The Largo con espressione brings a lovely gentle piano opening, so thoughtfully shaped by Martin Lucas Staub before the strings enter to provide a gentle, flowing undulating melody, forming a lovely, intensely poetic vision. There is some exquisite hushed playing as they bring an often plaintive beauty to this movement with little surges of stronger emotion. Beautifully done.
There is a fine rhythmic pulse to the Scherzo. Allegro, again beautifully shaped with fine precision between these players and more of that lovely rubato. There is a real joy in their playing with a quite lovely trio section and a beautifully shaped flow throughout right to the gentle coda.

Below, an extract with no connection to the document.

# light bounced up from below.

The Finale. Presto shoots off with some absolutely superb, fast and brilliantly fluent playing. There are so many fine little string details revealed, some lovely hushed piano phrases as well as much spirit.
This is a spectacularly fine performance.

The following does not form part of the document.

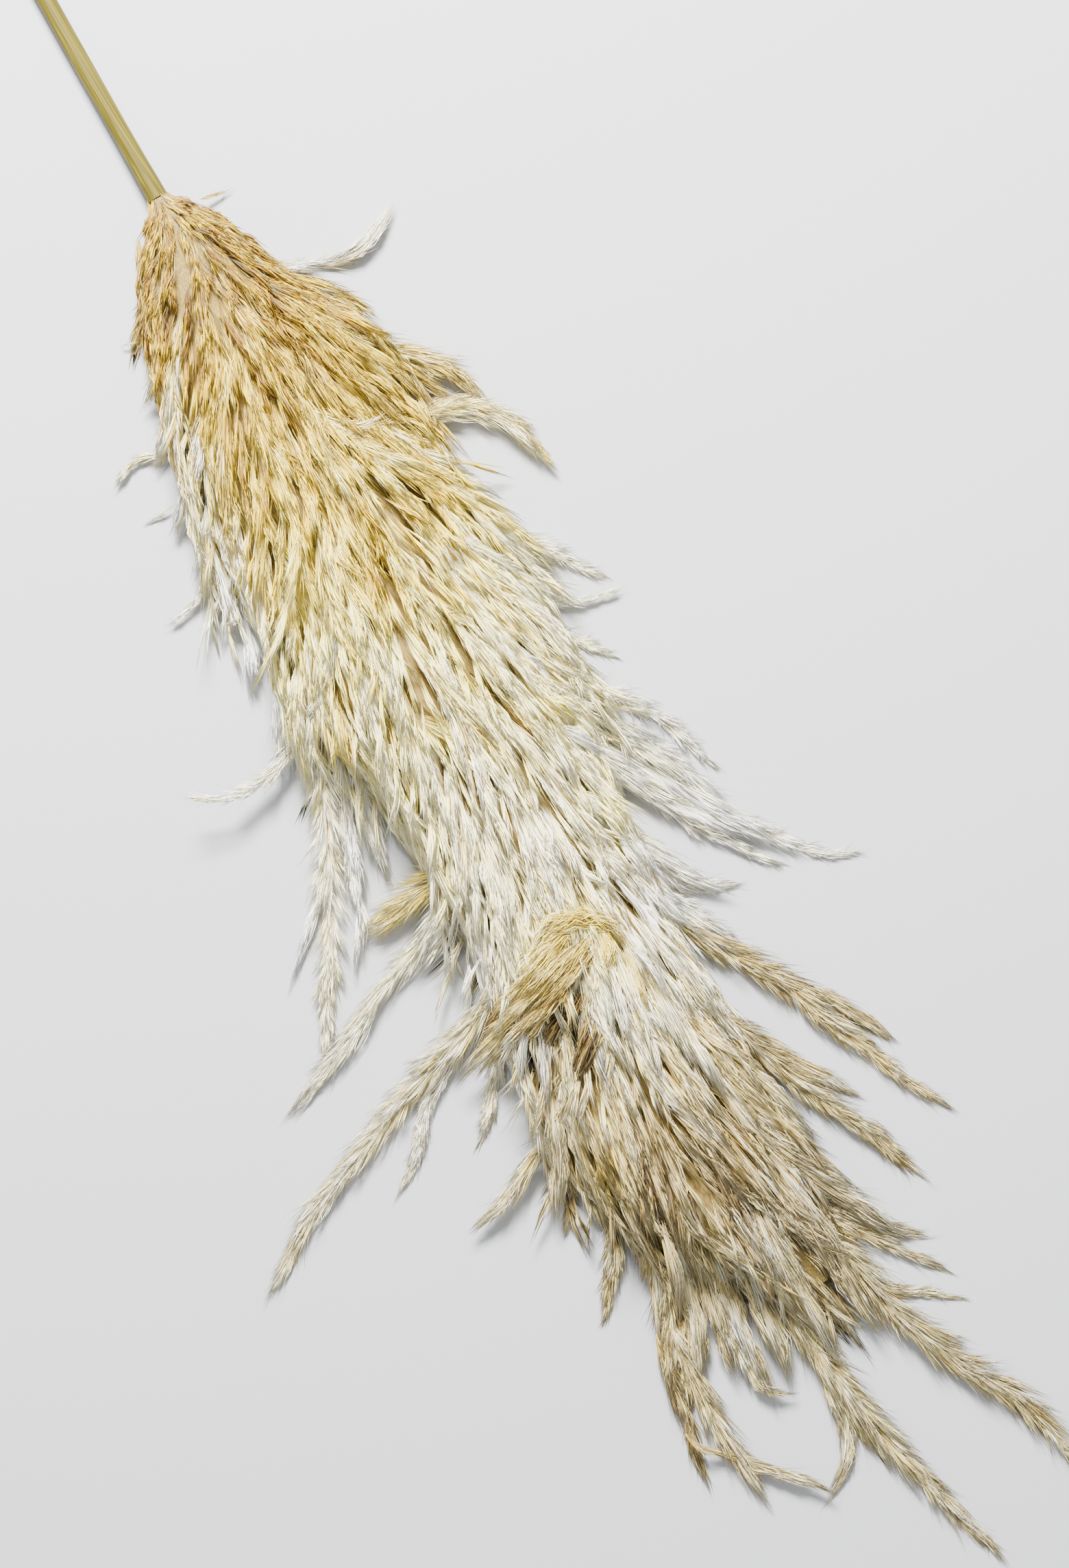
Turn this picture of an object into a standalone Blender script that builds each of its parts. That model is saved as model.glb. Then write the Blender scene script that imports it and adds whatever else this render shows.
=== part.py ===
"""Pampas grass stem with its plume, cut and lying on a flat surface.

Metres, +Z up. +X runs from the cut end of the stem to the tip of the plume, and the
surface that the stem lies on is Z = 0. The origin is the middle of the whole, on that surface.
"""
import math
import random

import bmesh
import bpy
from mathutils import Vector

# Driving dimensions, in metres
METRES_PER_PIXEL = 0.00027
STEM_RADIUS = 0.0037
STEM_COLLAR_RADIUS = 0.0042
BARE_STEM_LENGTH = 0.34
STEM_BASE_HEIGHT = 0.0068
STEM_SWAY = 0.009
NODE_FROM_CUT = 0.085
NODE_SWELL = 0.0007
PITH_DISH = 0.0012
RIND_THICKNESS = 0.0009
GAP = 0.0003
EDGE_HEIGHT = 0.0065
UNDERCUT = 0.001
LOCK_LENGTH = 0.088
LOCK_HALF_WIDTH = 0.0105
LOCK_HALF_HEIGHT = 0.0048
LOCK_SPACING = 0.0215
LOCK_ROW_STEP = 0.046
LOCK_TIP_LIFT = 0.0035
LOCK_OVERHANG = 0.006
LOCK_WIDTHS = (0.0, 0.82, 1.0, 0.72, 0.0)
CREST_THICKNESS = 0.30
TREND_REACH = 0.018
MERGE_DISTANCES = (0.00008, 0.00004, 0.00002)
CUTTER_NUDGES = (0.0, 0.00002, -0.00002, 0.00005, -0.00005)
ROOT_TUCK = 0.016
PLUMELET_STEP = 0.0135
FLATNESS = 0.62

# Places in the picture, in its pixels, counted right and down
ORIGIN_PIXEL = (377.7, 842.9)
STEM_PIXEL = (67.0, 0.0)
PLUME_BASE_PIXEL = (234.0, 295.0)
PLUME_TIP_PIXEL = (1452.0, 2268.0)

# How far the hair splays from the plume's outline, in degrees
SPLAY = 13.0
SEED = 11

# The dense middle of the plume: distance from its base, +Y edge, -Y edge, crown
BODY_STATIONS = (
    (0.0000, 0.0042, -0.0042, 0.0110),
    (0.0048, 0.0062, -0.0062, 0.0130),
    (0.0100, 0.0125, -0.0125, 0.0165),
    (0.0165, 0.0160, -0.0200, 0.0210),
    (0.0300, 0.0195, -0.0240, 0.0285),
    (0.0520, 0.0260, -0.0370, 0.0365),
    (0.0820, 0.0430, -0.0440, 0.0440),
    (0.1220, 0.0400, -0.0540, 0.0485),
    (0.1650, 0.0430, -0.0540, 0.0510),
    (0.2050, 0.0450, -0.0640, 0.0520),
    (0.2400, 0.0450, -0.0500, 0.0515),
    (0.2800, 0.0330, -0.0470, 0.0500),
    (0.3200, 0.0220, -0.0500, 0.0475),
    (0.3700, 0.0190, -0.0600, 0.0440),
    (0.4200, 0.0170, -0.0620, 0.0385),
    (0.4550, 0.0160, -0.0450, 0.0310),
    (0.4800, 0.0120, -0.0280, 0.0225),
    (0.4980, 0.0040, -0.0120, 0.0130),
)

# The golden crest, whose locks arch over the rest: width, lift of each point, route
CREST_LOCKS = (
    (0.0150, (-0.005, 0.0005, 0.0025, 0.0015, -0.002),
     ((930, 1420), (905, 1370), (865, 1342), (825, 1345), (790, 1380))),
    (0.0170, (-0.005, 0.0005, 0.0030, 0.0030, 0.0020),
     ((905, 1345), (850, 1372), (812, 1418), (775, 1460), (730, 1508))),
)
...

There is a brilliantly incisive opening to the Allegro vivace e con brio of Piano Trio No. 5 in D Major, Op. 70 No.1 ‘Ghost’ before the music gains a flow, these players still finding all the stormy quality. They bring some moments of restrained energy, a feeling that the music is always trying to burst. There is playing of great power, fire and drive, capturing that Beethovenian spirit with remarkable accuracy between players. They reveal almost schizophrenic changes between quieter withdrawn moments and the more fiery passages. There are some lovely hushed little string tones before rising to peaks of more joy. It is lovely the way they lift the music in the little climaxes before the most exquisite piano phrases lead to the coda.
The Largo assai ed espressivo brings lovely, long drawn hushed string phrases over which the piano brings its gentle motif before the strings take up the theme, the piano adding terrific bite and drama. There are passages of lovely, thoughtful, quiet reflection with a terrific dialogue between players. They build certain passages superbly as the music slowly and steadily increases in dynamics before a rather questioning coda.
This trio bring a crispness to the opening of the Presto with lovely little phrases before taking off, full of energy and power. As they alternate with passages of more repose they find perfectly Beethoven’s changeable moods, through the most fiery, brilliantly played passages bringing a real volatility. This is tremendously impressive playing, bringing some fine sonorities before the resolute coda.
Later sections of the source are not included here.